Headlite opening been damaged? Fender tip for bucket, oval shaped? Less than truly circular? Only OEM style rings rear edge is forgiving enough to make seal contact.

So, if your fender tips deserve a grade of "B" or better, the headlite ring for you is definitely the "forgiving" OEM ring. Scads of Ghias have had tip of the headlite damage AND it was never correctly repaired. These Ghia fenders rate a "C" or worse; and can't properly fit the headlite seal. They don't need a "forgiving" headlite ring; they need a ring that by its crisp edge doesn't draw attention to itself. That's almost by definition, the Brazilian ring. Besides, a poorly repaired fender isn't going to look any better with the more costly OEM style ring. Might as well save some money. (Ironically, a perfect "A-plus" fender tip can use the Brazilian ring precisely because of the fender's perfection.)

Want to draw stares?

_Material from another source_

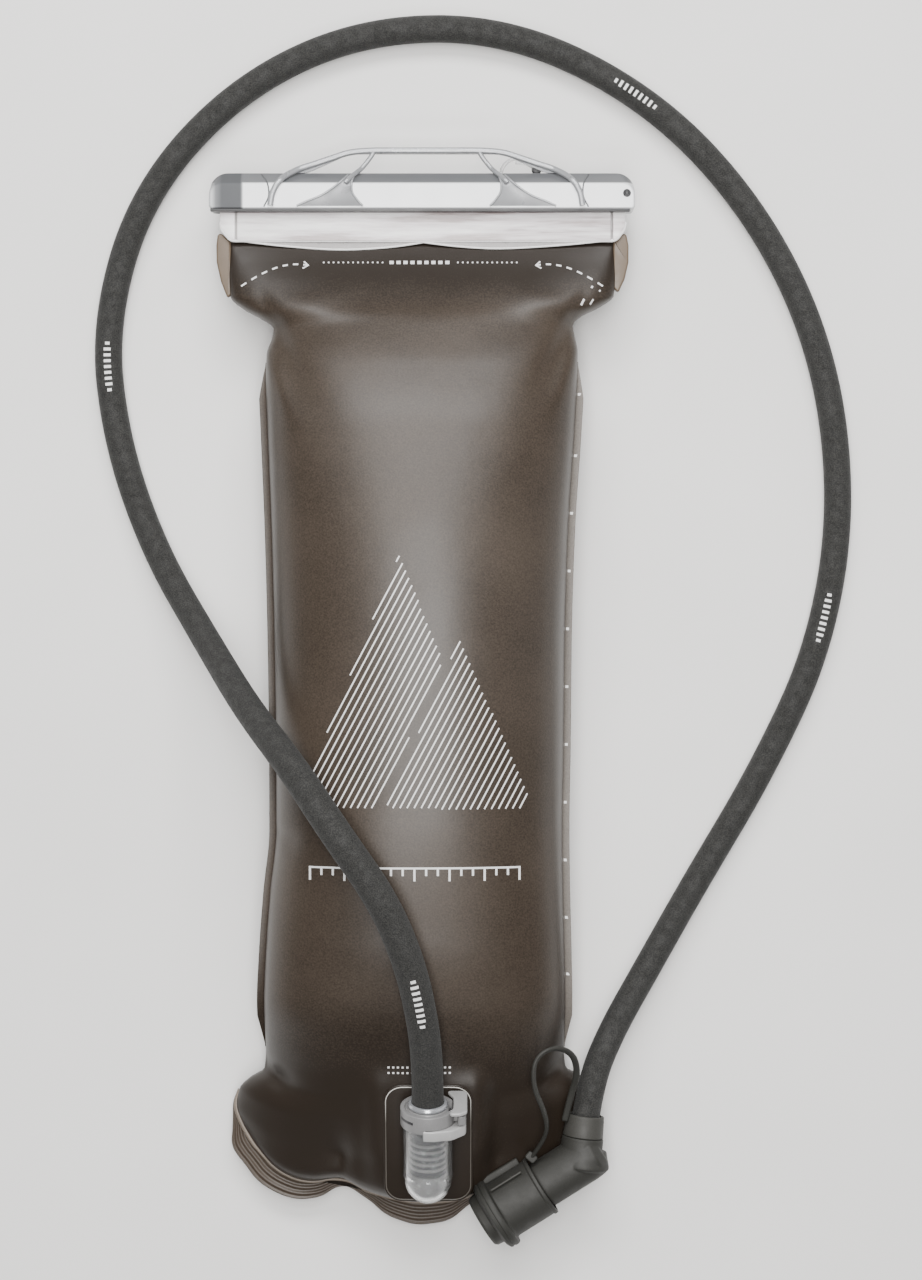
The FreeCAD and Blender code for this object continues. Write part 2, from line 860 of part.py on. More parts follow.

Play frisbee with a two-headed dog; or drive a Ghia with one Brazilian and one OEM headlite ring. Unless they are used in pairs, these distinctly different rings become the visual equivalent of fingernails on a chalkboard. Think pairs!

One further problem! Many suppliers send the Brazilian ring without a headlite screw. Look closely again at the diagrams. The Brazilian ring is deeper, fatter. In other words, it extends further forward from the fender. Even if you still had it, the original headlite ring screw wouldn't fit, it's not long enough. Temptation says, "Use a long, skinny American-sized self-tapping screw." Don't give into temptation! It will quickly mess up the threads in your headlite bucket. House of Ghia has the correct sized screws (K9-X430).